Perhaps the most compelling question raised in this new study is what purpose this substantial PrR serves in the chimpanzee population. The uniqueness of menopause in humans is often explained by an idea known as the grandmother hypothesis. The idea suggests human females offer significant value helping raise their children’s offspring in their post-reproductive years. Many researchers point to the grandmother hypothesis as a strong grounding for why menopause is so unique to humans.

However, female chimpanzees are known to live apart from their offspring, dispersing to new groups as they get older. So the grandmother hypothesis offers no clues as to why the trait of menopause has evolved in this chimpanzee community.
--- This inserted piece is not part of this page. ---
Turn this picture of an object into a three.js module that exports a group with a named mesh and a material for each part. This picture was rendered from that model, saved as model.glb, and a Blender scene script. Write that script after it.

Langergraber presents an alternative idea to explain the presence of menopause in the Ngogo chimpanzees. It’s called the intergenerational conflict hypothesis.

“In certain species, including chimps – and more controversially, humans – their sex-biased dispersal system leads to females becoming more closely related to group members as they age,” Langergraber explains. “In chimps (and again, perhaps also ancestral humans), it is males that stay in the group in which they were born while females move to a new group to reproduce. So females are basically unrelated to everyone when they join a new group, but eventually start having sons who stay and produce grandkids for them.

“Imagine there is conflict between females for a limited number of reproductive opportunities. The intergenerational conflict hypothesis predicts that older females should cede these limited reproductive opportunities to the younger females and stop reproducing. From the older females’ perspective, some of these offspring produced by the younger females are going to be the older female’s grandkids (i,e., their sons’ offspring). Younger females, in contrast, have nothing to gain from the reproduction of the older females. Very few species have this sort of system of age graded female relatedness (i.e., chimps, some toothed whales, perhaps humans too), but those that do tend to also have substantial post reproductive lifespans.”

Langergraber argues the grandmother hypothesis and the intergenerational conflict hypothesis are not mutually exclusive. So in humans it is likely that both ideas play a role in the evolutionary development of menopause.

In his commentary on the study Cant also suggests intergenerational knowledge transfer could play a part in the benefits of a post-reproductive chimpanzee to a group. For example, an elder’s experience in tracking down rare food sources could be of value.

“In killer whales, post-reproductive females lead the group in search of food, particularly when prey is scarce,” Cant notes. “Could older female chimpanzees confer similar benefits on others in their group? Further study of the post-reproductive Ngogo females would help answer this question.”

The new study was published in the journal Science.